I can definitely see this area of technology improving, so I can keep the 240p versions I have and maybe give it another go in a couple of years. In the meantime I'll get to my current project of copying as much of Disney+ off onto Plex as I can within a single month subscription :-) (Note, Disney+'s web player is the worst one I've met so far, it has a memory leak issue that causes crashes after 3-4 hours of continuous use)
This was a great read, thank you!
It does definitely give it a photoshop filter look because of the nearest-neighbour sharpening. I think future algorithms will do more to guess the content of image by the definition of other images and then, as you say, it will get much much better!
So I watched the first episode of TMHE last night.
I can say with some confidence that if you were not of a certain age in the 90's, most of it would go right over your head. My memory of it is of the "timeless" sketches (History Today, Jarvis, Ray the man who can only speak sarcastically).
The first episode covered the Channel Tunnel (not yet complete), the build up to the Iraq War, and Blockbuster video store. Top Cat (and officer Dibble) were there, as was Jimmy Saville (who probably isn't allowed to be mentioned on the BBC anymore). It was remarkable how topical to the time it was.

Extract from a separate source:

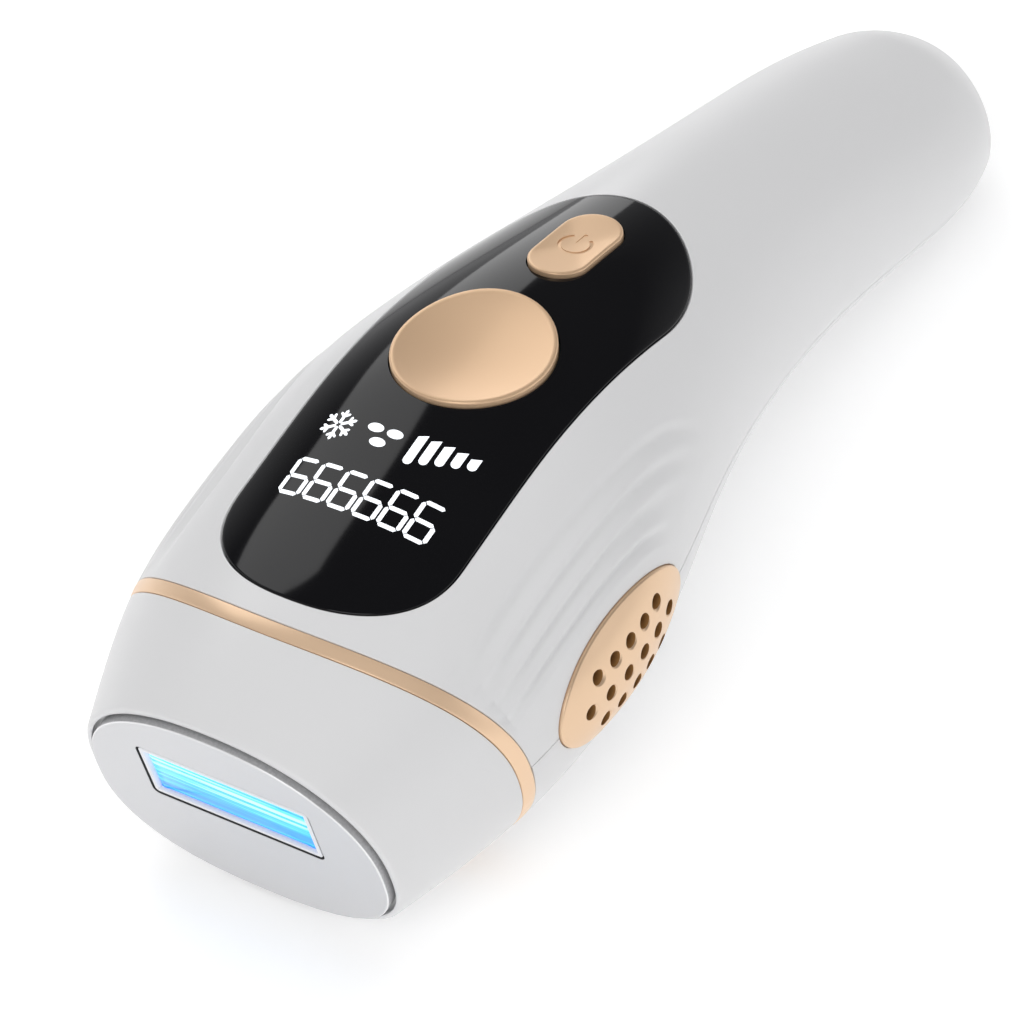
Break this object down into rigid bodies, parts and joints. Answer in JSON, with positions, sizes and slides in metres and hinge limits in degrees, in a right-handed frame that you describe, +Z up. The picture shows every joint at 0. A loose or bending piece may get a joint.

Quick ressurection of this.
Linus Tech Tips put up a video yesterday, basically trying exactly the same as I had done here, using the same software. They got pretty much the same results with low quality video from 240p, with the weird artifacts, excessive sharpness and smoothing. They also got a bit of an explanation around why the results were not as good as could be hoped. It's not rocket science, it's simply trying to infer too much data from a pretty small initial pixel count (with added compression artifacts, that end up being a not-insignificant part of the image).
It's good to know I got about as good a result as could be hoped from the process. Since I tried this Topaz software, they've added another AI model to increase framerate...not really useful here, but I could see apllications for low-fraterate images (security footage, for example).